Wir müssen aufklären, aufklären, aufklären. Und das nicht nur nach Gewalttaten als schnellen Hype. Wir müssen als Medien Teil  einer engagierten  zivilgesellschaftlichen Auseinandersetzung werden. Wir brauchen mehr Plattformen für gesellschaftliche und soziale Prozesse – aber nicht für aalglatte Neonazis!

MM: Eine letzte Frage geht in Richtung Zivilcourage. Sie nennen einige kleine Beispiele, bei denen Engagement von Vielen funktioniert hat. Wie jedoch kann sich ein Bürger in einem Dorf verhalten, der nach und nach merkt, dass sein halber Feuerwehr-Verein aus NPD-Anhängern oder rechtsextremen Kollegen besteht? Was soll er machen? Seinen Job nach 10 Jahren aufgeben? Für viele tausend Euro wegziehen? Sich mit dem halben Dorf anlegen? Zehn seiner alten Jugendfreunde anzeigen?

Röpke: Sehr polemische Fragen! Jeder kann eines machen: Nicht wegschauen! Sondern hinschauen, beobachten und sich dann vernetzen. Hilfe bieten Präventionsstellen wie die vielen mobilen Beratungsteams, Gewerkschaften, Opferberatungsstellen, Regionalzentren oder auch die Polizei. Niemand muss zum einzelkämpferischen Helden werden, aber jeder kann etwas tun, gemeinsam mit anderen!
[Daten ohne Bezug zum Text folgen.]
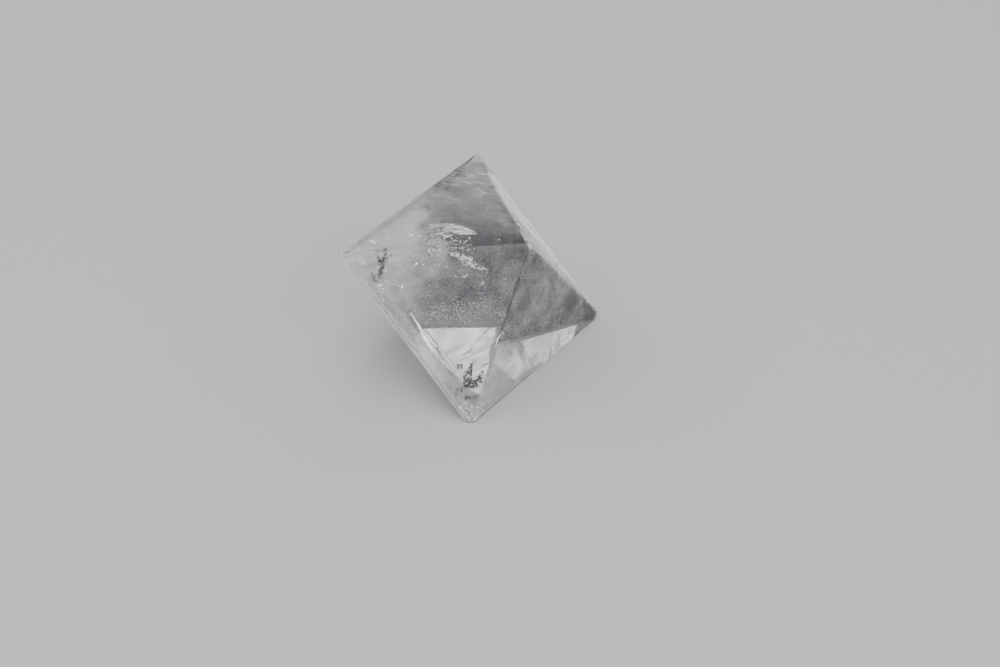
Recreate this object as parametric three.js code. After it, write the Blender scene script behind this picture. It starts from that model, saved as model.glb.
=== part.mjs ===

Je länger aber weggeschaut wird und je mehr weiße Flecken die engagierte, Neonazi-kritische Gesellschaft hinterlässt – umso mehr kann sich die „NS-Bewegung“ an der Basis, vor Ort, ausbreiten!!

Vielen Dank für Ihre Zeit –
Vom Mein Mecklenburg-Team Respekt für Ihre wichtige Arbeit und alles Gute für Sie!